UK professionals value their personally identifiable data at less than half as much as their US counterparts, according to a report from tech firm Trustwave

A new report has found a yawning gap between the value put on critical data, across different industries and countries.

Patient data within healthcare is the most rigorously risk assessed, according to a report from technology firm Trustwave.

Nearly 80% of organisations saw patients as their prime data subject said they had carried out a comprehensive risk assessment, more than for any other data subject.

In the UK, where healthcare is largely controlled by the government through the National Health Service (NHS), this rose to 90%, according to the report “The Value of Data: a cheap commodity or a priceless asset?” from Trustwave and tech research firm Quocirca.

In the US, where the study from the Chicago-based tech firm noted that regulation is tight, through the country’s Health Insurance Portability and Accountability Act (HIPAA), the comparable figure was 85%.

Ziv Mador, vice president of security research, SpiderLabs at Trustwave told StrategicRISK: “UK companies ARE more concerned about patient health information which they collect and store.

He suggested UK regulation is strict in this respect, with the Information Commissioner’s Office (ICO) fining companies investigated and found to be poor at protecting data to an average of £114,000, with the biggest fine, thus far reaching above £400,000.

“That’s pretty significant,” said Mador. “That cost comes on top of other damages caused when such a leak happens, such as reputational damage, setting up alternative systems and hiring breach investigators.

However, US professionals across sectors valued their PII data more than twice as much as their UK counterparts.

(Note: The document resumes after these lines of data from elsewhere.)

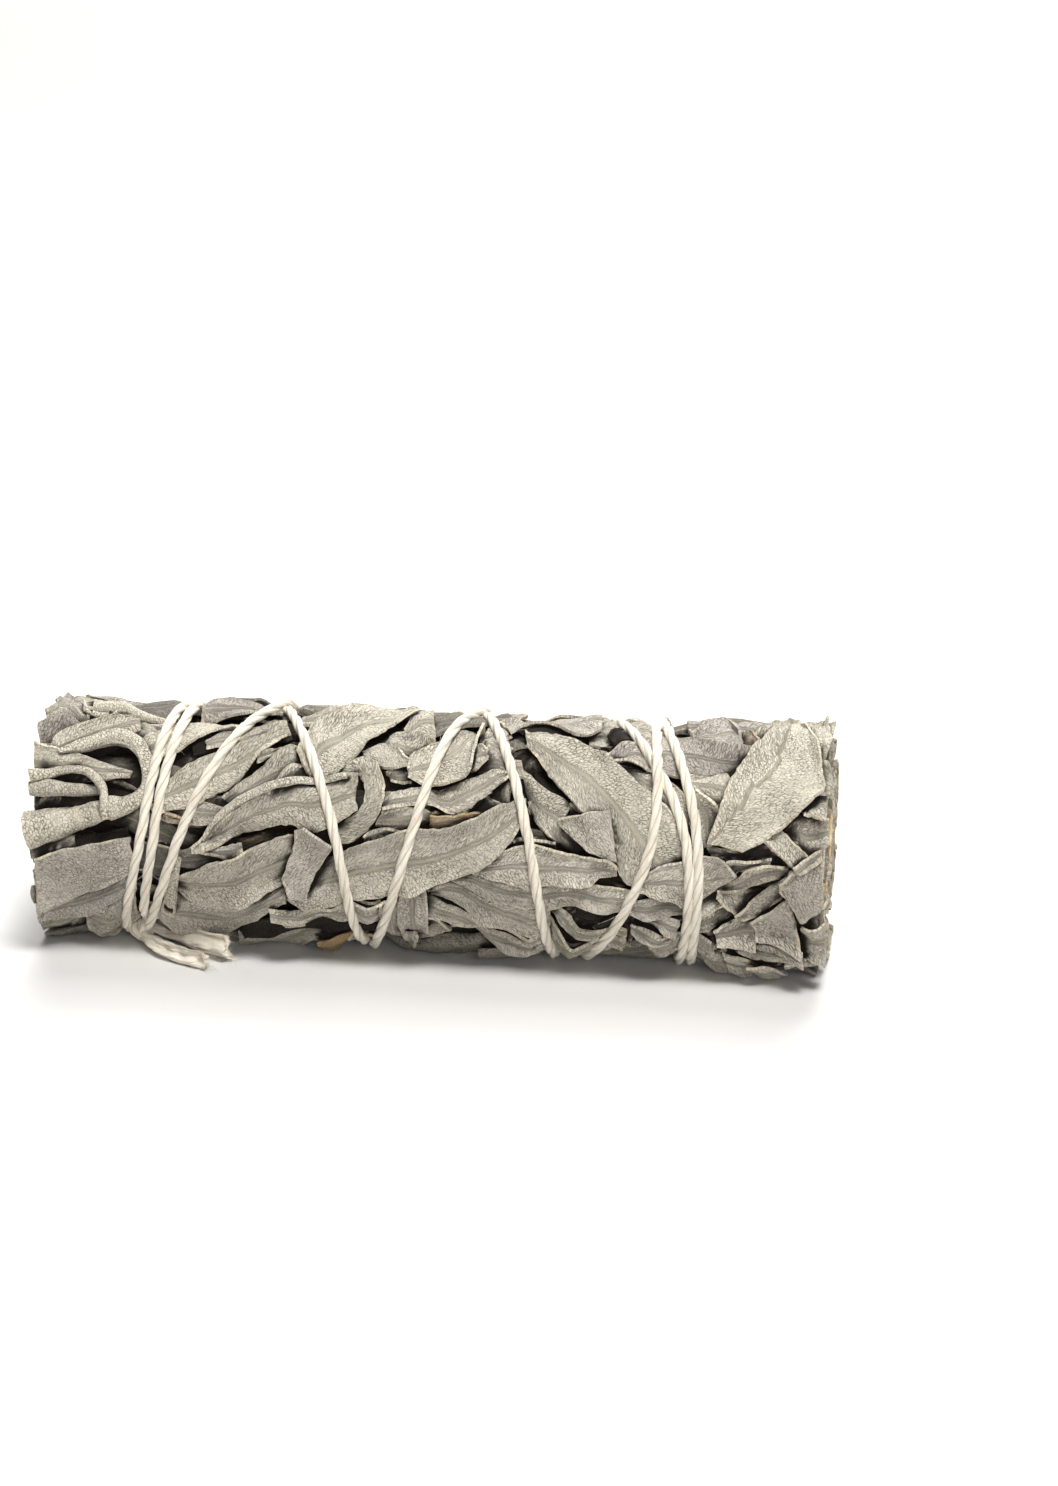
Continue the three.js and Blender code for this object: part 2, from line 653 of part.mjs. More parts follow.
function makeFoliage() {
  startLaying();
  const wraps = [];
  for (let row = 0; row < WRAP_ROWS; row++) {
    for (let spot = 0; spot < WRAP_PER_ROW; spot++) wraps.push(wrapLeaf(row, spot));
  }
  const leaves = [...wraps, ...SHOWN_LEAVES.map(shownLeaf)];
  return union([makeCore(), ...leaves.map(layLeaf)]);
}

const END_RECESS = 1.3;
const WIDE = 40;

// All the leaves, trimmed, flattened underneath, grooved by the twine and bored for the stalks.
function makeTrimmedLeaves() {
  const trim = (x) =>
    boxBetween(new THREE.Vector3(-x, -WIDE, 0), new THREE.Vector3(x, WIDE, WIDE));
  const ends = [];
  for (let n = 0; n < FOLDS; n++) ends.push(makeFold(n, 1), makeFold(n, -1));
  // Each end of the roll is cut back between the folds.
  const hollowEnd = solidOf(barOf(RADIUS * 0.78, LENGTH + 8)).subtract(
    boxBetween(
      new THREE.Vector3(-HALF + END_RECESS, -WIDE, -WIDE),
      new THREE.Vector3(HALF - END_RECESS, WIDE, WIDE),
    ),
  );
  return makeFoliage()
    .subtract(hollowEnd)
    .add(union(ends))
    .intersect(trim(HALF))
    .subtract(union([winding(GROOVE, 4), knotAndTails(GAP)]))
    .subtract(union(STALKS.map(stalkHole)));
}

// Cuts the leaves along the seams and gives the piece of each sprig, in order round the heart.
function sprigSolids() {
  const seams = union(SEAM_ANGLES.map(seam));
  const sprigs = largestBodies(makeTrimmedLeaves().subtract(seams), SEAM_ANGLES.length);
  const turn = (body) => {
    const box = body.boundingBox();
    const y = (box.min[1] + box.max[1]) / 2 - HEART.y;
    const z = (box.min[2] + box.max[2]) / 2 - HEART.z;
    return (degrees(Math.atan2(z, y)) + 360 - SEAM_ANGLES[0]) % 360;
  };
  return sprigs.sort((a, b) => turn(a) - turn(b));
}

const LEAF_LOOK = new THREE.MeshStandardMaterial({ color: 0xb4b2a2, roughness: 0.92, metalness: 0 });
const STALK_LOOK = new THREE.MeshStandardMaterial({ color: 0xa67f48, roughness: 0.8, metalness: 0 });
const TWINE_LOOK = new THREE.MeshStandardMaterial({ color: 0xece6d6, roughness: 0.95, metalness: 0 });

function named(name, solid, look) {
  const mesh = new THREE.Mesh(geometryOf(solid), look);
  mesh.name = name;
  return mesh;
}

// The tails reach further forward than the roll does, so the roll's axis lies a little behind the
// middle.
const AXIS_BEHIND_MIDDLE = 0.65;

const stick = new THREE.Group();
stick.name = "sage_smudge_stick";
stick.position.y = AXIS_BEHIND_MIDDLE;
sprigSolids().forEach((solid, i) => stick.add(named(`sprig_${i + 1}_leaves`, solid, LEAF_LOOK)));
STALKS.forEach((stalk, i) => stick.add(named(`sprig_${i + 1}_stalk`, makeStalk(stalk), STALK_LOOK)));
const [twine] = largestBodies(winding(TWINE, 6).add(knotAndTails(0)), 1);
stick.add(named("twine", twine, TWINE_LOOK));

export default stick;
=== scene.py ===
# A sage smudge stick on a white table: dried leaves laid one over another round a roll, cut leaf
# edges and stalks at its ends, and one length of cotton twine. Lengths in the settings are in mm.
import math

import bpy
import numpy as np
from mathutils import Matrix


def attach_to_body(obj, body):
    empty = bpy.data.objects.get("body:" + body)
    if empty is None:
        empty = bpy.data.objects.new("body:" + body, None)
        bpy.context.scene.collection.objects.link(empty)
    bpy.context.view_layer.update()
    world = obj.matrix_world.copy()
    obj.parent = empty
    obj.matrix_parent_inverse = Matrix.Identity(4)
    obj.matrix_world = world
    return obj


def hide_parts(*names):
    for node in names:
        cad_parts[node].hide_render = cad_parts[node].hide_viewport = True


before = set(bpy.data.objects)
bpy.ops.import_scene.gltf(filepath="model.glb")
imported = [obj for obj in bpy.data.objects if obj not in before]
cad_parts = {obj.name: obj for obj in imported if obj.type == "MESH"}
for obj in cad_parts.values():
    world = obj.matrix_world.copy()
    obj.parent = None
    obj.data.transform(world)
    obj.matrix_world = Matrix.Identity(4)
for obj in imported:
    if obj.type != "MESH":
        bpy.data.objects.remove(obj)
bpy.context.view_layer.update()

# The roll, and the view of it in which the leaves further down are given.
roll = {
    "length": 102.0,
    "radius": 14.7,
    "axisHeight": 14.15,
    "belly": 1.012,
    "leftTaper": 0.055,
    "rightTaper": 0.01,
    "seenFrom": 18.0,  # the stick is described as seen from this elevation, degrees
    "seenRadius": 15.2,
    "seenScale": 1.025,  # and from a little to the right, so the front lies further along
    "seenRaise": 0.8,
    "seenShift": -0.65,
    "seenAside": 2.5,
    "skin": 0.1,  # how far the leaves' mean height stands over the roll's radius
    "coreDepth": 4.3,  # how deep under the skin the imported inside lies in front
    "coreDepthBehind": 3.2,
    "coreDeepest": 33.0,  # where round the roll it lies deepest, degrees up from the front
}
halfLength = roll["length"] / 2
around = 2 * math.pi * roll["radius"]
mm = 0.001
# the tails reach further forward than the roll, so its axis lies a little behind the middle
axisPlace = np.array([0, 0.65, 0])


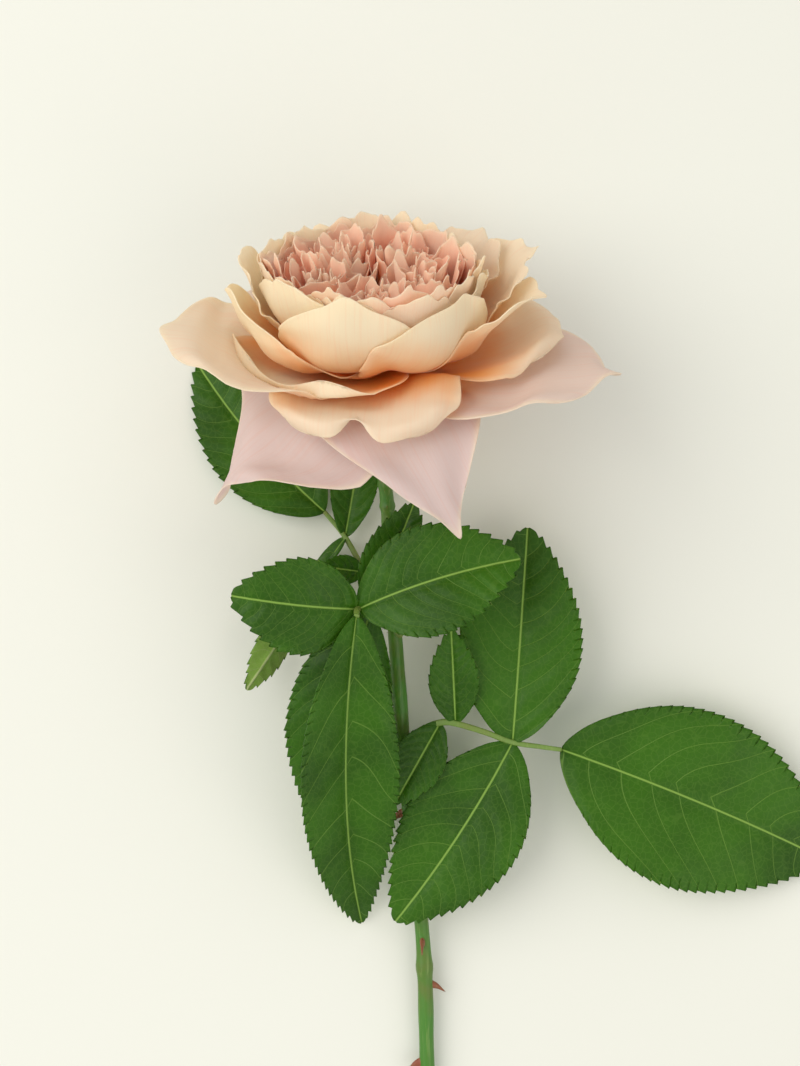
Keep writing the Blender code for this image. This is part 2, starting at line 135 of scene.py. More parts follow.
SPREAD = (30, 20, 6)
HALF_OPEN_PETALS = (
    Petal("petal_half_open_1", 42, 43, 34, (78, 56, 38, 36), (5.4, 1.6), (40, 40, 24)),
    Petal("petal_half_open_2", 16, 44, 34, (78, 56, 46, 44), (5.4, 1.2), (40, 40, 24)),
    Petal("petal_half_open_3", 350, 43, 34, (80, 62, 52, 50), (5.4, 0.8), (40, 40, 24)),
)
OUTER_PETALS = (
    Petal("petal_front_short", 228, 29, 48, (80, 88, 86, 86), (5.5, 0.8), (30, 30, 20)),
    Petal("petal_outer_right_upper", 2, 42, 40, (62, 74, 78, 78), (5.5, 0.4), (35, 20, 10)),
    Petal("petal_outer_left", 202, 46.5, 47, (66, 81, 79, 78), (5.6, -0.4), SPREAD, sweep=-9, taper=0.1,
          point=4, reach=8),
    Petal("petal_back_left", 122, 42.35, 44, (70, 84, 88, 90), (5.5, 0.2), SPREAD),
    Petal("petal_front_notched", 266, 38, 46, (84, 94, 106, 112), (5.6, -0.4), SPREAD, notch=7),
    Petal("petal_back_right", 70, 39.65, 44, (70, 84, 84, 84), (5.6, -0.6), SPREAD),
    Petal("petal_outer_right", 337, 51, 46, (74, 92, 92, 92), (5.6, -0.8), SPREAD, sweep=8, taper=0.1,
          point=4),
    Petal("petal_hanging_right", 283, 50, 40, (75, 105, 154, 150), (5.8, -1.6), (30, 10, -16), widest=0.46,
          sweep=15, taper=0.5, point=4, reach=8),
    Petal("petal_hanging_left", 229, 50, 52, (84, 104, 144, 140), (5.8, -3.0), (30, 20, -10), widest=0.5,
          sweep=-20, taper=0.5, point=4, reach=8),
)

# The cup: azimuth, layer, length, width and lean of each petal, from the outside in.
CUP_PETALS = (
    (197, 0, 42.5, 36, (84, 84, 24, 18)),
    (318, -0.4, 38.5, 37, (88, 90, 4, 0)),
    (112, 0, 41.0, 38, (86, 84, 4, 0)),
    (254, 1, 37.5, 38, (88, 92, 2, -4)),
    (170, 1, 42.0, 36, (86, 84, 14, 8)),
    (75, 1, 40.0, 38, (86, 84, 6, 0)),
    (345, 1, 37.5, 34, (86, 84, 6, 0)),
    (217, 2, 38.5, 38, (88, 84, 6, 2)),
    (140, 2, 39.0, 38, (86, 84, 6, 0)),
)

# The nested rings that the CAD has inside the cup: count, first azimuth, first layer, length, width and lean.
GUIDE_RINGS = (
    (5, 30, 3, 34.0, 26, (80, 70, 6, 4)),
    (5, 66, 5, 30.0, 20, (74, 50, 4, 4)),
    (3, 10, 7, 26.0, 17, (60, 30, 2, 0)),
)

SEPAL_COUNT = 5
SEPAL_LENGTH = 20.0
SEPAL_WIDTH = 6.0
SEPAL_FIRST_AZIMUTH = 30.0
SEPAL_LEAN = (146, 166, 174, 168)
SEPAL_ROOT = (5.4, -8.2)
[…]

The average per capita value of PII in the US was $1,820 versus $843 in the UK, according to the report.

The comparable figures for Canada, Australia and Japan were $1,025, $1,186 and $1,040 respectively.

Mador suggested the larger average size of US companies meant they might attach greater value to data.

“The number of records stored by US companies are huge, making them very lucrative targets for attackers on and ongoing basis,” he said.

“We see those attacks happening throughout the year, and UK companies also have increasingly large amounts of data,” Mador continued.

Industry sector also heavily influenced the type of data that is given highest priority, according to the paper.

Healthcare and hospitality sectors prioritised personally identifiable information (PII) data with an average score of 3.5 and 3.4 out of 4, while industrial and IT/communications companies ranked intellectual property as most important at 3.0 and 2.9 out of 4.

Dramatic differences exist between values placed on PII data by attackers, security professionals, insurers and regulators, reported the survey.

Cybercriminals put a $39 mean per capita value on a PII record, compared to some $1,198 by IT professionals, $3,211 for insurers and $8,118 for regulators.

For a payment card record, security managers over-estimate by 60 times the actual criminal values of data for sale on the black market. For a single banking record, it is 2,000 times, the study said.

“Data risk vigilance” (DRV), a measure of efforts to protect data, is highest among Canadian firms and lowest amongst Australian businesses with the UK in the middle, Trustwave reported.

Canadian and US companies earned the highest DRV and were therefore more data risk vigilant, followed by the UK, then Japan and Australia.

Financial companies and IT/communications companies were the highest scoring verticals and hospitality and retail the lowest scoring, according to the report.

Mador cited the importance of the EU’s General Data Protection Regulation (GDPR) which goes into force in Europe (including the UK, despite Brexit) from May 2018.

“GDPR requires companies to take action to protect data and the systems they run,” he said.

“That will help, as regulation encourages companies to take action to protect against breaches and make it harder for attackers,” he said.

“The attackers will go for the weaker prey, hitting easiest targets to get at the loot they might capture,” he added.